■ REQUIRED WORK ■
Select and reproduce each line of the listing below that bears the string "names".

** Start RECORDS TO PROCESS **

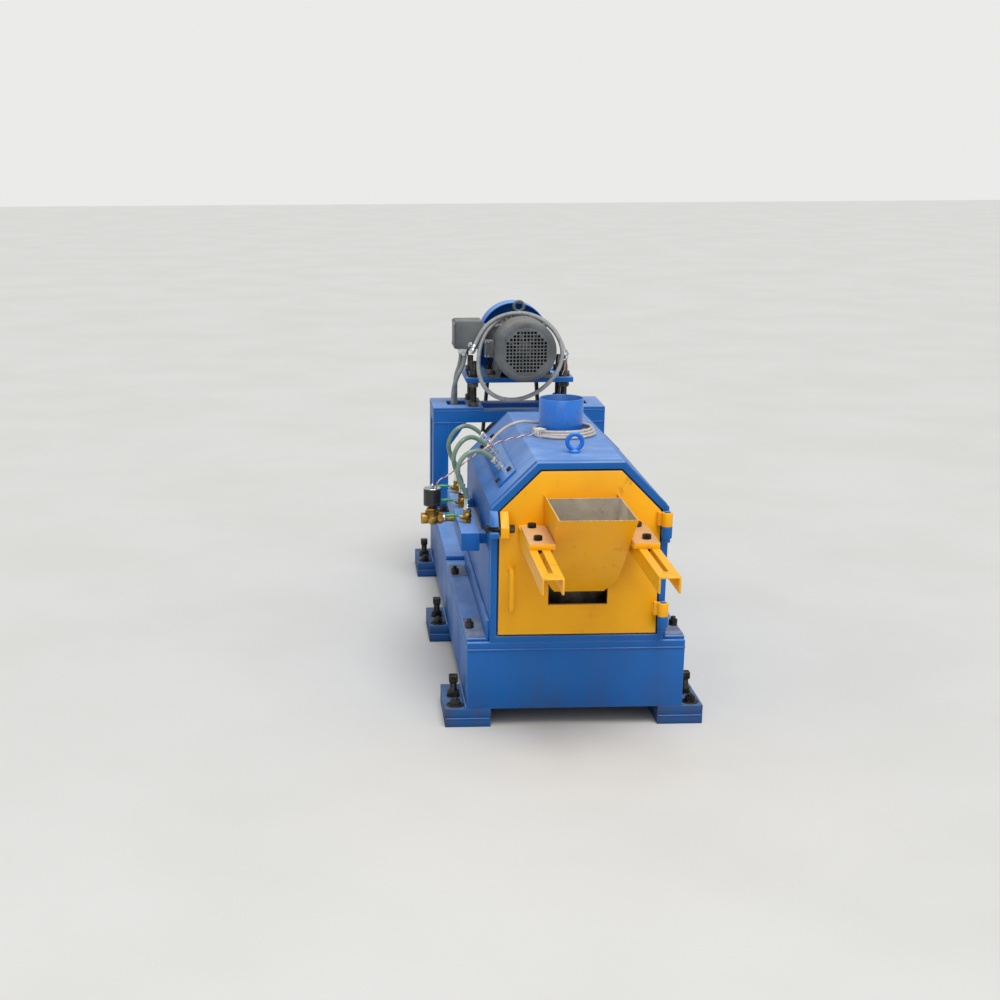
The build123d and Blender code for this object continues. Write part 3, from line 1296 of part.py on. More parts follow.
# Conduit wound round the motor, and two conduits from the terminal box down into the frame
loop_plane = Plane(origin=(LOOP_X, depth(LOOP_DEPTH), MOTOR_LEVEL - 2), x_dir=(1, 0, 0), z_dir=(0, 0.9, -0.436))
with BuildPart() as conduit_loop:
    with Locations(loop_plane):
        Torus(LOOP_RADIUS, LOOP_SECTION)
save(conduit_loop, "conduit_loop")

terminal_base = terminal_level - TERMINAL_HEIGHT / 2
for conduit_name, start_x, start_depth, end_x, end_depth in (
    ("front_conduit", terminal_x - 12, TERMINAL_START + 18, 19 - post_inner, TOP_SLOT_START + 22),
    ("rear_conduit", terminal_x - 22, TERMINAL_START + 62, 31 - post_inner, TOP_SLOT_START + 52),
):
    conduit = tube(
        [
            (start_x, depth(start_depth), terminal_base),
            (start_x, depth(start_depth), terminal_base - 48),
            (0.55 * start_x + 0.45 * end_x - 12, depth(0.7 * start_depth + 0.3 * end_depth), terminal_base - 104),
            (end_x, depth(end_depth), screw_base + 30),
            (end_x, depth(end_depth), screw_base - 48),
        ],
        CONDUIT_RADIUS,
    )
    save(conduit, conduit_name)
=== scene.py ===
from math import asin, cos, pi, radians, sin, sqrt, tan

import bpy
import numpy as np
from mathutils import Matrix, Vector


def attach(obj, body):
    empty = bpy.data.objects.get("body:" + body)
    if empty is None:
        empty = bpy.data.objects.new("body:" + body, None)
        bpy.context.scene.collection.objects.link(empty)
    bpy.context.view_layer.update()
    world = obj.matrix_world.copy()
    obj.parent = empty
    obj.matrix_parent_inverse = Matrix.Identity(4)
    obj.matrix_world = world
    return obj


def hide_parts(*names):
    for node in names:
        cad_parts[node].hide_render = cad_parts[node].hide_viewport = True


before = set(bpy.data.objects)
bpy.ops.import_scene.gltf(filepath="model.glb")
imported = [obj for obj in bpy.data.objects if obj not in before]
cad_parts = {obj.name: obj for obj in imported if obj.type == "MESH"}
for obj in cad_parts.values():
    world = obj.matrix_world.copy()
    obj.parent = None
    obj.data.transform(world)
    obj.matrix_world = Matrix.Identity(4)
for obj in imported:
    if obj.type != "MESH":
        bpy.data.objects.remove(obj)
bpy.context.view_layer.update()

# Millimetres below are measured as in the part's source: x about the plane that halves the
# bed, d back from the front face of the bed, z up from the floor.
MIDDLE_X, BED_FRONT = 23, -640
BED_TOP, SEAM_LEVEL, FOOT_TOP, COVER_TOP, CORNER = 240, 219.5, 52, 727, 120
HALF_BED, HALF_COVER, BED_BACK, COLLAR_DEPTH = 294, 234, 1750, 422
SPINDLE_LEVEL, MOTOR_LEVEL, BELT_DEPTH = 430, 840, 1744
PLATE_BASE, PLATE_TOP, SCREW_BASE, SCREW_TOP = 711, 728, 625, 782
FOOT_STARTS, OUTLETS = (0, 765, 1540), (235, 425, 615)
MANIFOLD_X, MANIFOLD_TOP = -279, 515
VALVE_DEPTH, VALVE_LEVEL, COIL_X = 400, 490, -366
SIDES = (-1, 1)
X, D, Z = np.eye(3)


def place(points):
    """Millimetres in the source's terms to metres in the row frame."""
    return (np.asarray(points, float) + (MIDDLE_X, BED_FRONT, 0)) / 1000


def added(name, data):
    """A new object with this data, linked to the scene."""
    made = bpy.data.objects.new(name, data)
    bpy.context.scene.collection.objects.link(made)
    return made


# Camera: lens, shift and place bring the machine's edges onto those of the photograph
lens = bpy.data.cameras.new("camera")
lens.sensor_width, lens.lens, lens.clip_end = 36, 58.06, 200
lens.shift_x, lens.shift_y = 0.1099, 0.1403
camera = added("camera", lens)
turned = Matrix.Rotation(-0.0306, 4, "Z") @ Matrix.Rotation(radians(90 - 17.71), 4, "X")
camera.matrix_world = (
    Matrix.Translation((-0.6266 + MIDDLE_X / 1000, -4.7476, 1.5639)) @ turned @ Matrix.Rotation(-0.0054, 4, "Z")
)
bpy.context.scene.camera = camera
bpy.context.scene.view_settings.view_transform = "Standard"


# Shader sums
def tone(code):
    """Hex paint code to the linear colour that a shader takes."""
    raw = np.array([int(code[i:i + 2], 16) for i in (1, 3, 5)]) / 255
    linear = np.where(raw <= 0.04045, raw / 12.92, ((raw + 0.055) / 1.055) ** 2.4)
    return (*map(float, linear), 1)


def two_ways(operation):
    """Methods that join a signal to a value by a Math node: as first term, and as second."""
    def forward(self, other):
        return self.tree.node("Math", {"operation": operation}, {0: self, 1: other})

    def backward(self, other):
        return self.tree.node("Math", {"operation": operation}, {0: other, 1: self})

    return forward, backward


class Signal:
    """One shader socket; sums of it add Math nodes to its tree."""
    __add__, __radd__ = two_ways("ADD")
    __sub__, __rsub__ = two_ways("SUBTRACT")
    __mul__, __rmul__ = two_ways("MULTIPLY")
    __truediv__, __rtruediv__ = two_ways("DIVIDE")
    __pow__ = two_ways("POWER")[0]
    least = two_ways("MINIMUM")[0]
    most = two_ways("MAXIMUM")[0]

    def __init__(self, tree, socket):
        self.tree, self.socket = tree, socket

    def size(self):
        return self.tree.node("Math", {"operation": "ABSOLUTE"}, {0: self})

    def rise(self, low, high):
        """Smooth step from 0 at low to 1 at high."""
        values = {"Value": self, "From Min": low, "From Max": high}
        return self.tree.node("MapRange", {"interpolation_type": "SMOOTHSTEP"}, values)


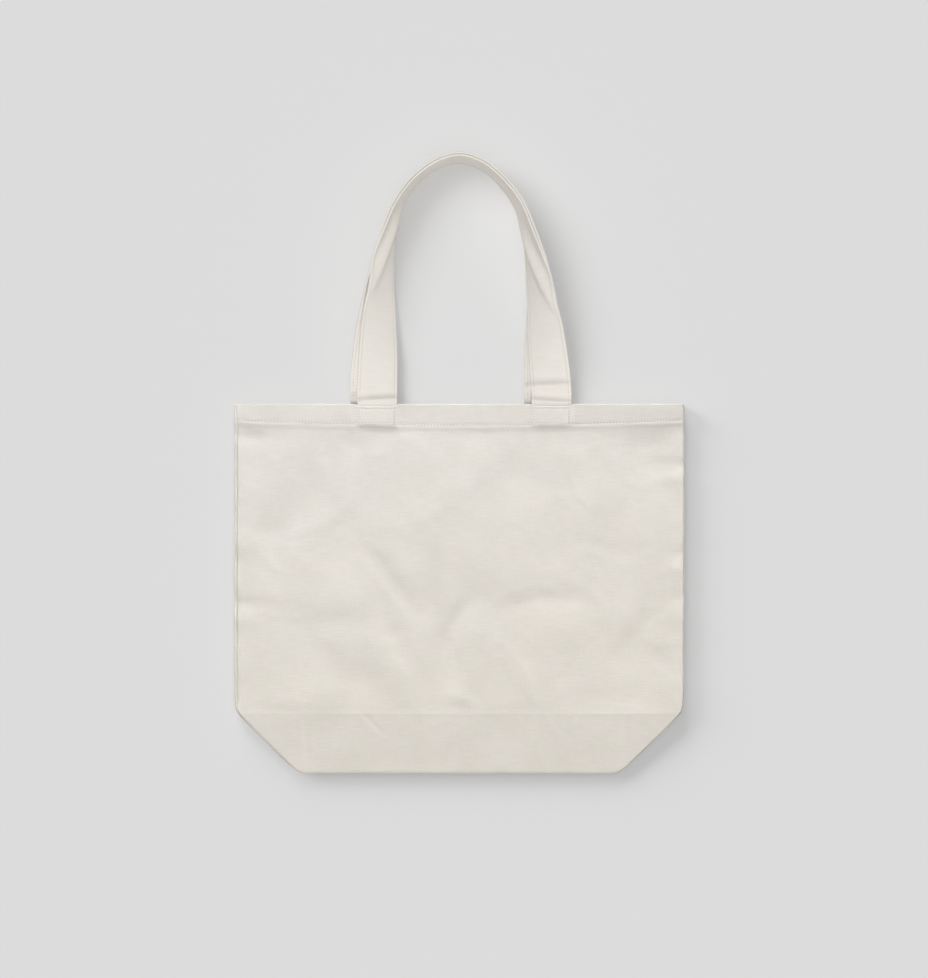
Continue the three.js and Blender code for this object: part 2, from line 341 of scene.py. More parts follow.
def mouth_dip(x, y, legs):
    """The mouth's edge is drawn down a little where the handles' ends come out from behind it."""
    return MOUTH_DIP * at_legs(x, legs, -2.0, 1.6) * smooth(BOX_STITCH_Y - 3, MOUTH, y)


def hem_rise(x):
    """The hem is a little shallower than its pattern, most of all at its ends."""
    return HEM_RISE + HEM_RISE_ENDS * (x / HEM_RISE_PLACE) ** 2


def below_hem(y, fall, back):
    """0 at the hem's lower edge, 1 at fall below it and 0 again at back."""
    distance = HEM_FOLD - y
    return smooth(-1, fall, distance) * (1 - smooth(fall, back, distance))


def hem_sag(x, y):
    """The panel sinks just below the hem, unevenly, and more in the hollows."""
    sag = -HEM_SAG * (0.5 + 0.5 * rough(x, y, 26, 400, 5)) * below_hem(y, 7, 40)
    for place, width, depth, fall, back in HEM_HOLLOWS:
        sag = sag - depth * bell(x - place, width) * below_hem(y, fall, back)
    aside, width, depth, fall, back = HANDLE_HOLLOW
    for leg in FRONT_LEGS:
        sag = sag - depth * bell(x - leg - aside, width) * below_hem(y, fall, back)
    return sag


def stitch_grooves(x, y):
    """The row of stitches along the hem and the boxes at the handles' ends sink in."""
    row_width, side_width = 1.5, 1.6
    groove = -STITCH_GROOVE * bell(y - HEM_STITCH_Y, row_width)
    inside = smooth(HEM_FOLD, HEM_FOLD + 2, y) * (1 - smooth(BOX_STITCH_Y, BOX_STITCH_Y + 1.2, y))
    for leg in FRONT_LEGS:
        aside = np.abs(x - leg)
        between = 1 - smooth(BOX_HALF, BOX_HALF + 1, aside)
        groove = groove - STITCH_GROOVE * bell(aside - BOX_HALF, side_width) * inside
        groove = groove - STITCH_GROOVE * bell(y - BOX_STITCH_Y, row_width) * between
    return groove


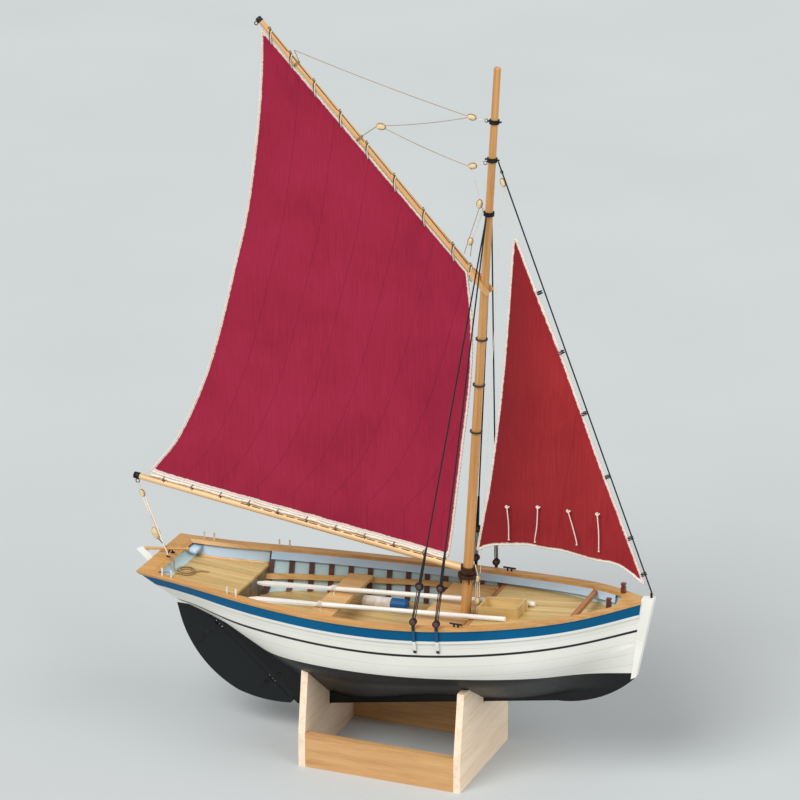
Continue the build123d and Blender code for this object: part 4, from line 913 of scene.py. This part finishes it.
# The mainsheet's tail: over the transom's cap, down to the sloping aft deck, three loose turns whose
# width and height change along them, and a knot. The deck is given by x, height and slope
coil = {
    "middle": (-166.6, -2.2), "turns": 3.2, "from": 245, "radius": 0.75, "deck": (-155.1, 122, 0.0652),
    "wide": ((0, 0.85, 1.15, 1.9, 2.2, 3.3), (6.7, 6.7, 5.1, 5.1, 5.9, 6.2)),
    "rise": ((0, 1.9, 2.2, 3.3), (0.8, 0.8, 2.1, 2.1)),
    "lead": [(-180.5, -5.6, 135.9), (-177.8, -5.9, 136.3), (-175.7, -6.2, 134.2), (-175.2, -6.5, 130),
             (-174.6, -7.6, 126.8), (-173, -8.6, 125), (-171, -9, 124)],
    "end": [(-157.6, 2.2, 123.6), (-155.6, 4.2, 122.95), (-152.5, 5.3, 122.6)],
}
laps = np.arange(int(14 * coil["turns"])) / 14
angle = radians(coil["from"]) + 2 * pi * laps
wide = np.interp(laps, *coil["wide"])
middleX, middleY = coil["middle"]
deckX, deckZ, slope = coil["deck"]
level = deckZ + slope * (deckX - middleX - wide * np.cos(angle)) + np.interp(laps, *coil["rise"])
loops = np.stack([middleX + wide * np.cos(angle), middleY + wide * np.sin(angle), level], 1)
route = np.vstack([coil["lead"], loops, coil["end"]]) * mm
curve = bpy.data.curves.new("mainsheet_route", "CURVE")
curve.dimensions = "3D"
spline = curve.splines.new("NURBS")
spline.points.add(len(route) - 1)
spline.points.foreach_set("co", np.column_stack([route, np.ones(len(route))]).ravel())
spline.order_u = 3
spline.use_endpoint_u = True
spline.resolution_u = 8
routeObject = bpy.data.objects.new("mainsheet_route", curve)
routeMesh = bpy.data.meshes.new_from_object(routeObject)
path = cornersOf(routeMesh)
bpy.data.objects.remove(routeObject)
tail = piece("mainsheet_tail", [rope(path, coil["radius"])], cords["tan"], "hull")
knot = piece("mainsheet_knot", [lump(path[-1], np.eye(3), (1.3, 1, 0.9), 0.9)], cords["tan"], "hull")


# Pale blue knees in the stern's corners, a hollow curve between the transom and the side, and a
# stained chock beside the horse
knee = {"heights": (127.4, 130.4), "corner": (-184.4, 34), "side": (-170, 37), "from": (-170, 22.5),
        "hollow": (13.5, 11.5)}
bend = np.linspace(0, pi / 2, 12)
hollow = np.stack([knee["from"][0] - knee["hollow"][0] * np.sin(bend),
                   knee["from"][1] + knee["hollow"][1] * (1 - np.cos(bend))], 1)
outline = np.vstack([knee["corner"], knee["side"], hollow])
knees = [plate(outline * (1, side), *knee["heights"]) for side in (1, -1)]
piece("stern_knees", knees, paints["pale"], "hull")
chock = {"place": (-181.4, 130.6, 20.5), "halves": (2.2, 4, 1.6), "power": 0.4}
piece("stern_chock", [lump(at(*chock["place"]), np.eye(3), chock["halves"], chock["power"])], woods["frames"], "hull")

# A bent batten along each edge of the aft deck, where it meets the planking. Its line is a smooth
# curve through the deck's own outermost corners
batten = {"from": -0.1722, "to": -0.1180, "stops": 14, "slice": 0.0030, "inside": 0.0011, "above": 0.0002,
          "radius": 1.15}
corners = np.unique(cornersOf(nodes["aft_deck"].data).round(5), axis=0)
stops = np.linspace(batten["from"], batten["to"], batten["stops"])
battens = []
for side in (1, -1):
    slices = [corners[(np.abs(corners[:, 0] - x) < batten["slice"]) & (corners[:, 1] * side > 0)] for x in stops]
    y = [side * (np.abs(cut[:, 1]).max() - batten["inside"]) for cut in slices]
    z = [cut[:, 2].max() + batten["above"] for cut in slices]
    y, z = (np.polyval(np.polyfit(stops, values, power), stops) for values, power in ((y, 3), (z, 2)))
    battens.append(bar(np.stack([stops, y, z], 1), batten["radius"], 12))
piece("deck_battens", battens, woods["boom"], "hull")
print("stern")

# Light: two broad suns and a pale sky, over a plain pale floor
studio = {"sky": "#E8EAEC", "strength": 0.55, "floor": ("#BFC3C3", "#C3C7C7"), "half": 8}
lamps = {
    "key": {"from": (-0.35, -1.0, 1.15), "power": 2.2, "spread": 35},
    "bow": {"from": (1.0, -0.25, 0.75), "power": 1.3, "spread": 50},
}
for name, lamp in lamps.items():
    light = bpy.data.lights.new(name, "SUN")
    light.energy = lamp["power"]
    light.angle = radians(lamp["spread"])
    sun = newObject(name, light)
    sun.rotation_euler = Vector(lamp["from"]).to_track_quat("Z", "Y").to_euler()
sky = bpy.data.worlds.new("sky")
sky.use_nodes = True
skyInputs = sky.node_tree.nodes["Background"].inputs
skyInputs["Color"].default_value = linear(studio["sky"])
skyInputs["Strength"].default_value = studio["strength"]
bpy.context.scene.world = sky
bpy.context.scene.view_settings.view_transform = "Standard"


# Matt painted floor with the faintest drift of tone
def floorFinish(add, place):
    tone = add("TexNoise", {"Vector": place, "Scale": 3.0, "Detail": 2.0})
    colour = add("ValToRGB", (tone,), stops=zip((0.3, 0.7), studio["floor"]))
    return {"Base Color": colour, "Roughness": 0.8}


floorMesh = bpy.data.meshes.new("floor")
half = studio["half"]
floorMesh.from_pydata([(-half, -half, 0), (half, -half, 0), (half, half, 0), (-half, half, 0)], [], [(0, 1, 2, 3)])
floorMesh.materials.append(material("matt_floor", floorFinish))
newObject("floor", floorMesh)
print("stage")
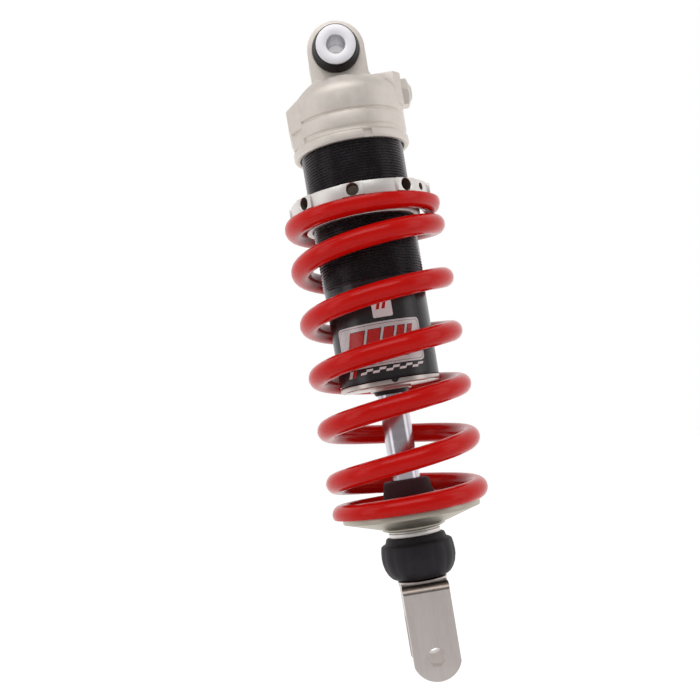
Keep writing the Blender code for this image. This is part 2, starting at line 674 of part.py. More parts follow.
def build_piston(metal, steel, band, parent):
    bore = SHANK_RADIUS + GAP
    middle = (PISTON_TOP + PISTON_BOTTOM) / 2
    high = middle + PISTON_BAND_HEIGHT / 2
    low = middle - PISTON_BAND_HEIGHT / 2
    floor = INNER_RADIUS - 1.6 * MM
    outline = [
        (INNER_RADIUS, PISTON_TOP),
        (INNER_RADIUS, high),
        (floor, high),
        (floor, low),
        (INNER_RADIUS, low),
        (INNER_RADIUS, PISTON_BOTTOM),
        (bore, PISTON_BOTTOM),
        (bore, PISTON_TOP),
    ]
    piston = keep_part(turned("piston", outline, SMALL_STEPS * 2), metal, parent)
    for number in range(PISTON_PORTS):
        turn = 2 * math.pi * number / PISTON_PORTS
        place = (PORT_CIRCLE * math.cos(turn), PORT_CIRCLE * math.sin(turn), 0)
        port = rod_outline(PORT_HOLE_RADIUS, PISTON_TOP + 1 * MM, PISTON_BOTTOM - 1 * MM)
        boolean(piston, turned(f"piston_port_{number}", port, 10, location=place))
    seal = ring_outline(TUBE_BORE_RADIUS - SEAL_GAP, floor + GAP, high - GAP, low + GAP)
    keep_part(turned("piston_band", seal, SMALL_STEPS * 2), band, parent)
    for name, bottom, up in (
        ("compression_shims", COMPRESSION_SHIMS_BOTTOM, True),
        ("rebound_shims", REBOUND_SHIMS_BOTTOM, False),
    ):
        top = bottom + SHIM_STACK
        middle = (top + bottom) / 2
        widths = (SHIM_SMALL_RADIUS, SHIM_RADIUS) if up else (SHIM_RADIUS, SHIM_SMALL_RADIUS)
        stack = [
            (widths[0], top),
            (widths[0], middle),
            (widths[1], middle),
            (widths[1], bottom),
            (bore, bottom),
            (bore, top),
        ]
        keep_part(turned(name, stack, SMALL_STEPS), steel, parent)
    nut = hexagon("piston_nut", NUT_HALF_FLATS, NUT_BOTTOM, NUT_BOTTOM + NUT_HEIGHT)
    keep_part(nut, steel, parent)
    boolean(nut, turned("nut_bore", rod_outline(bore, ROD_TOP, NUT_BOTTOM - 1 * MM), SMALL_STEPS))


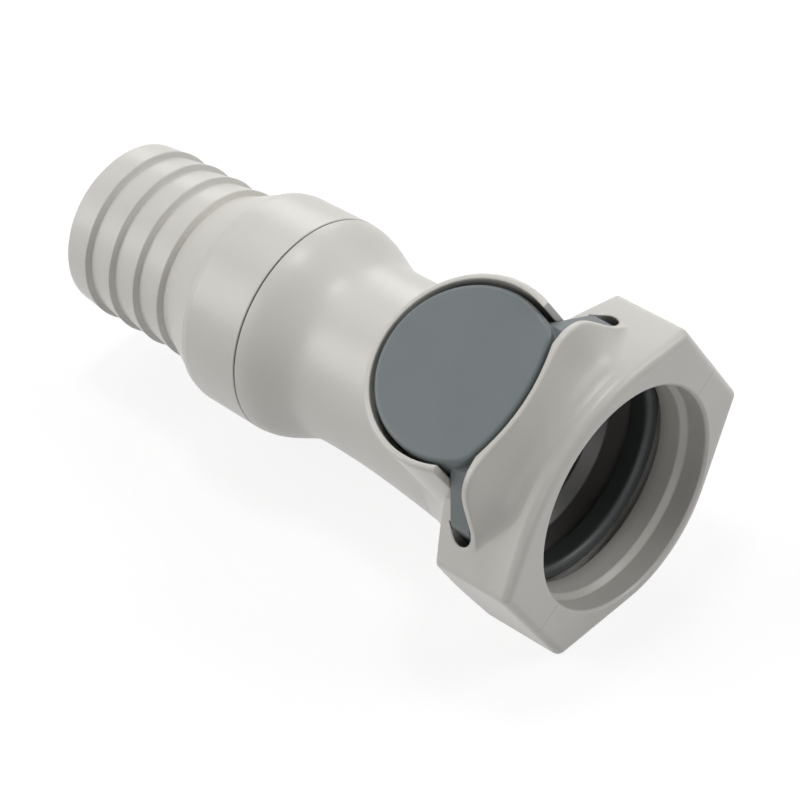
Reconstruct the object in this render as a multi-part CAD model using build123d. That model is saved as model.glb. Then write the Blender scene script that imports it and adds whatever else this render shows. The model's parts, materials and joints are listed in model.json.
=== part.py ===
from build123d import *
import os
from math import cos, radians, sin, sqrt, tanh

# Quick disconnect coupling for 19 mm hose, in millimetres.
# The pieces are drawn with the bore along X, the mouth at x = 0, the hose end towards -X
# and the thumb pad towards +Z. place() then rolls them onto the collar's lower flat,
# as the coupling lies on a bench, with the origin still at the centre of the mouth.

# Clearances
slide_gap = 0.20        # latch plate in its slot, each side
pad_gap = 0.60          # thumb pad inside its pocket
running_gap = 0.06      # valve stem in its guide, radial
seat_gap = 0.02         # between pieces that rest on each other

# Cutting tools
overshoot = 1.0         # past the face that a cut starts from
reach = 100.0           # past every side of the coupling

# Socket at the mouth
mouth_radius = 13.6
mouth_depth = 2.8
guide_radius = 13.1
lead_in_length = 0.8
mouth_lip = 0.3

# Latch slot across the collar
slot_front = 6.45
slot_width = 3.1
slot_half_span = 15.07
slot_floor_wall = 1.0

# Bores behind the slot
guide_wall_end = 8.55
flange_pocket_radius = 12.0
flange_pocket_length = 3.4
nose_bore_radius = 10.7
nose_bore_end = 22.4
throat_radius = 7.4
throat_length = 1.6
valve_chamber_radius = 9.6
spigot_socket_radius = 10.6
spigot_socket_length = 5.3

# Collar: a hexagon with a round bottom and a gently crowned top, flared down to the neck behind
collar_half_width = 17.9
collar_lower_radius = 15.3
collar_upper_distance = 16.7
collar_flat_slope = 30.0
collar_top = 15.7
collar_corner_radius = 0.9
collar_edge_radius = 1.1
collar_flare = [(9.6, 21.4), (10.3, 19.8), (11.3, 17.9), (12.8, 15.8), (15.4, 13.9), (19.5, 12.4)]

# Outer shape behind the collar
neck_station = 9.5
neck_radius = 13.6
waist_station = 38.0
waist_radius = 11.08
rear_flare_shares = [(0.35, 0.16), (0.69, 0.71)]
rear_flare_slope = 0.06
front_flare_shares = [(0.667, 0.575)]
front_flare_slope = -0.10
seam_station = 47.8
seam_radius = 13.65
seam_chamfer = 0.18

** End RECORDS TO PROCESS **

■ TASK SOLUTION ■
def hide_parts(*names):
    for node in names:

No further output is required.